Of course by suggesting that arithmetic might be inconsistent I don’t mean to suggest that somehow it might come apart with sufficiently large but still finite numbers, as my analogy with the calculator might have suggested. Certainly it may, since I haven’t personally witnessed all possible calculations. But the most suggestive possibility seems to be related to the Gödel sentence, a key part of the proof showing that consistency proofs for arithmetic are impossible, which states that there is no proof of that very sentence. Often we intuitively understand this sentence as true, and thus as expressing the consistency of arithmetic while at the same time being without provable. But of course, since it is not provable, it is also consistent to take its negation, which says that there is a proof of the affirmative version, as true. I don’t know what such a system looks like, since the negation of the Gödel sentence seems to contradict itself, but there must be some such system in which there is no real contradiction (otherwise we would have a proof by contradiction of the inconsistency of normal arithmetic). However, in trying to devise a consistent system including its negation we might stumble upon the idea of a class of infinite numbers expressing infinite length proofs that behave in odd ways in order to avoid the apparent contradiction. But the simplest way to take these infinite proofs as being actually producible and thus genuinely giving rise to contradictions. This gives us an interesting way for arithmetic to be inconsistent, because the inconsistencies can only be revealed by infinite length proofs. And obviously we will never actually come across an infinite length proof, which is perfectly consistent with our experience of arithmetic.

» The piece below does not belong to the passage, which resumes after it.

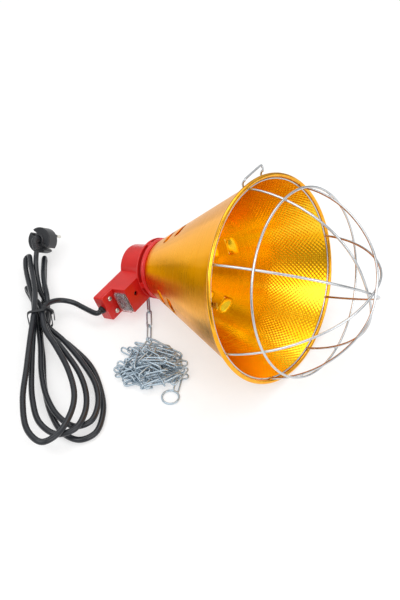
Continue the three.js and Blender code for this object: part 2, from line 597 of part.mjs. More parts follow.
for (const side of [-1, 1]) {
  const hole = new THREE.CylinderGeometry(PLUG.pinR + GAP, PLUG.pinR + GAP, 10, 10);
  plug = plug.subtract(solid(hole.rotateX(rad(90)).translate(0, side * PLUG.half, -1)));
}
const bootHole = new THREE.CylinderGeometry(5.4, 5.4, 8, 14).rotateX(rad(90)).translate(0, 0, -PLUG.thick);
plug = plug.subtract(solid(bootHole));
add("plug_body", plug, BLACK, plugMatrix);
[-1, 1].forEach((side, i) => {
  const p = [[-5.6, 0], [-5.6, PLUG.pinR], [PLUG.pin - 1, PLUG.pinR], [PLUG.pin, PLUG.pinR - 1], [PLUG.pin, 0]];
  const from = PLUG.face.clone().addScaledVector(pinLine, side * PLUG.half);
  add("plug_pin_" + (i + 1), turnedOn(p, from, pinDir, 10), BRASS);
});
const rear = PLUG.face.clone().addScaledVector(pinDir, -PLUG.thick + 3.4);
const bootPath = through([
  rear, rear.clone().addScaledVector(pinDir, -4.4), V(-271.8, 142.9, 35.2), V(-272.4, 139.2, 34.8),
  V(-271.6, 136, 31.8), V(-270.5, 133.2, 28.4),
]);
add("plug_boot", wire(bootPath, 4.4, 12, 8), BLACK);

// ---- hanging chain -----------------------------------------------------------------------
const EYE = { u: 23, x: -175, r: 4.0, w: 23.4, wire: 1.2, turn: 39 };
const eyePoint = (s, w) =>
  armPoint(EYE.u - s * Math.sin(rad(EYE.turn)), w, EYE.x + s * Math.cos(rad(EYE.turn)));
const eyePath = curveOf((t) => {
  const legs = 0.25;
  const drop = EYE.w - ARM.bottom - GAP;
  if (t < legs) return eyePoint(-EYE.r, EYE.w - drop * (1 - t / legs));
  if (t > 1 - legs) return eyePoint(EYE.r, EYE.w - drop * ((t - 1 + legs) / legs));
  const a = Math.PI * ((t - legs) / (1 - 2 * legs));
  return eyePoint(-EYE.r * Math.cos(a), EYE.w + EYE.r * Math.sin(a));
}, 16);
addLamp("chain_eye", wire(eyePath, EYE.wire, 14, 6), ZINC);

const pivots = [toFloor([EYE.u, EYE.w + EYE.r, EYE.x])];
const CHAIN_Z = 4.2;
const CHAIN_TURN = [-84, -86, -88]; // compass direction of each link, from +X
for (const turn of CHAIN_TURN) {
  const last = pivots[pivots.length - 1];
  const z = Math.max(CHAIN_Z, last.z - 0.6);
  const flat = Math.sqrt(LINK.pitch ** 2 - (z - last.z) ** 2);
  pivots.push(V(last.x + flat * Math.cos(rad(turn)), last.y + flat * Math.sin(rad(turn)), z));
}
const ROLL = [112, 28, -50]; // how far each link leans over on the floor
ROLL.forEach((roll, k) => {
  const [from, to] = [pivots[k], pivots[k + 1]];
  const along = to.clone().sub(from).normalize();
  const side = V(0, 0, 1).cross(along).normalize().applyAxisAngle(along, rad(roll));
  const overlap = k ? LINK.wire + GAP / 2 : LINK.wire + EYE.wire + GAP;
  const a = from.clone().addScaledVector(along, -overlap + LINK.half);
  const b = to.clone().addScaledVector(along, LINK.wire + GAP / 2 - LINK.half);
  const at = (base, deg) => {
    const onward = base.clone().addScaledVector(along, LINK.half * Math.cos(rad(deg)));
    return onward.addScaledVector(side, LINK.half * Math.sin(rad(deg)));
  };
  const path = new THREE.CatmullRomCurve3(
    [
      ...[-90, -50, 0, 50, 90].map((d) => at(b, d)), at(a.clone().lerp(b, 0.5), 90),
      ...[90, 130, 180, 230, 270].map((d) => at(a, d)), at(a.clone().lerp(b, 0.5), -90),
    ],
    true,
    "centripetal",
  );
  add("chain_link_" + (k + 1), new THREE.TubeGeometry(path, 24, LINK.wire, 5, true), ZINC);
});

const HEAP = { x: -121, y: -30, a: 38, b: 30, h: 16 };
const moundProfile = [[0, 0], [0.96, 0], [1, 0.12], [0.9, 0.45], [0.68, 0.78], [0.36, 0.95], [0, 1]];
const mound = new THREE.LatheGeometry(moundProfile.map(([r, z]) => new THREE.Vector2(r, z)), 20);
mound.rotateX(rad(90)).scale(HEAP.a, HEAP.b, HEAP.h).translate(HEAP.x, HEAP.y, 0.1);
add("chain_heap", mound, ZINC);

const RING = { x: -105, y: -71, r: 8.6, wire: 1.1 };
const endRing = new THREE.TorusGeometry(RING.r, RING.wire, 6, 20).translate(RING.x, RING.y, RING.wire + 0.1);
add("chain_end_ring", endRing, ZINC);

// ---- the origin is the middle of the base -------------------------------------------------
group.updateMatrixWorld(true);
const box = new THREE.Box3().setFromObject(group, true);
const mid = box.getCenter(V());
group.children.forEach((m) => m.geometry.translate(-mid.x, -mid.y, -box.min.z));

export default group;
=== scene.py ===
"""Brooder heat lamp lying on its side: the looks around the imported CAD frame. Lengths are in millimetres
inside the helpers and become metres through MM."""

import json
import math
import random

import bmesh
import bpy
import numpy as np
from mathutils import Matrix, Vector


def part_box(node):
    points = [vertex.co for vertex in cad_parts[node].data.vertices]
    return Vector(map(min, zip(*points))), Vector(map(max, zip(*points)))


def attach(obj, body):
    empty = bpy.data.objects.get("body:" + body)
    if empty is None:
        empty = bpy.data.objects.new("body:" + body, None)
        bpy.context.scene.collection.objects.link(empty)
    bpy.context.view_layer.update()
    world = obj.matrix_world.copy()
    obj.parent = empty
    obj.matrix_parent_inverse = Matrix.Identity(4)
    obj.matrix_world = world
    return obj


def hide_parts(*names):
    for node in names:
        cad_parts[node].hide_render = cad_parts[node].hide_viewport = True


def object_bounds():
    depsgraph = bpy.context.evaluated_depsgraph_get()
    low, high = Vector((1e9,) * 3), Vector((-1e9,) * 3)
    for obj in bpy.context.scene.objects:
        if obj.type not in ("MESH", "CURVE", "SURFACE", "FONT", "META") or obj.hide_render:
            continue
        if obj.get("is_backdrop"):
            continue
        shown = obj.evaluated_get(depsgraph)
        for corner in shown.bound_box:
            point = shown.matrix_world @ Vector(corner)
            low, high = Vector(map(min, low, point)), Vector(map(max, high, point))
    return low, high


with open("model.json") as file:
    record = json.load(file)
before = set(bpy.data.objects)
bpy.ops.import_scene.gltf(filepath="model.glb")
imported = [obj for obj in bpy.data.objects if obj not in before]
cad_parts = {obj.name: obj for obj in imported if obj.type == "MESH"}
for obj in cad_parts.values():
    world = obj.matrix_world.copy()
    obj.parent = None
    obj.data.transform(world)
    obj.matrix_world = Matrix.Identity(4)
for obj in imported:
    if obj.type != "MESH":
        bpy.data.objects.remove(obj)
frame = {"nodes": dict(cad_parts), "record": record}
cad_low, cad_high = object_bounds()
scene = bpy.context.scene
MM = 0.001
TAU = math.tau
GAP = 0.3  # clearance between parts that touch in the real lamp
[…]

Suppose then that arithmetic, or mathematics in general, was inconsistent. What ought we to do in such a situation? One reaction might be to restrict ourselves to domains in which we know no contradictions will arise. Of course that might mean simply less powerful mathematical systems, but it could also mean restricting ourselves in the way we use these mathematical systems such that their inherent inconsistency won’t bubble to the surface. If contradictions only arise as a result of infinite length proofs, as has been suggested above, then obviously all we need to do is commit ourselves to never actually constructing one of those, which isn’t too hard of a task. But, more generally, we might find a way to establish for any given starting point that any contradictions that exist must lie a certain number of deductive steps away from it. And then we could simply restrict ourselves to staying within that bound when we construct our deductions, which should give us all the power we need, for all practical purposes. We also might realize that, again for all practical purposes, whether mathematics is inconsistent doesn’t really matter. All we need is mathematical models that we can put into correspondence with the world and use in certain limited ways to make calculations about it. An inconsistency that actually arises, from this point of view, is just one more way that the model can be defective, prompting a replacement. Although the model might give rise to inconsistent conclusions were we to deduce things from it that is simply not how we generally use mathematical models, we calculate with them, not deduce from them. Furthermore, there is a certain tradition in physics of gluing together mathematical models known to be inconsistent in ways that the inconsistencies can be simply swept under the rug in most situations, and physics doesn’t seem too much the worse for wear for it, although it isn’t a perfect solution. Because of such considerations you might also think that if mathematics is inconsistent that mathematicians should stop being mathematicians. But I don’t think that they necessarily should take that step, if they can reconcile themselves to the inconsistency of mathematics. Some people just like doing mathematics, and if they like mathematics they shouldn’t let deficiencies in it stop them, just as I don’t let deficiencies within philosophy stop me from doing it.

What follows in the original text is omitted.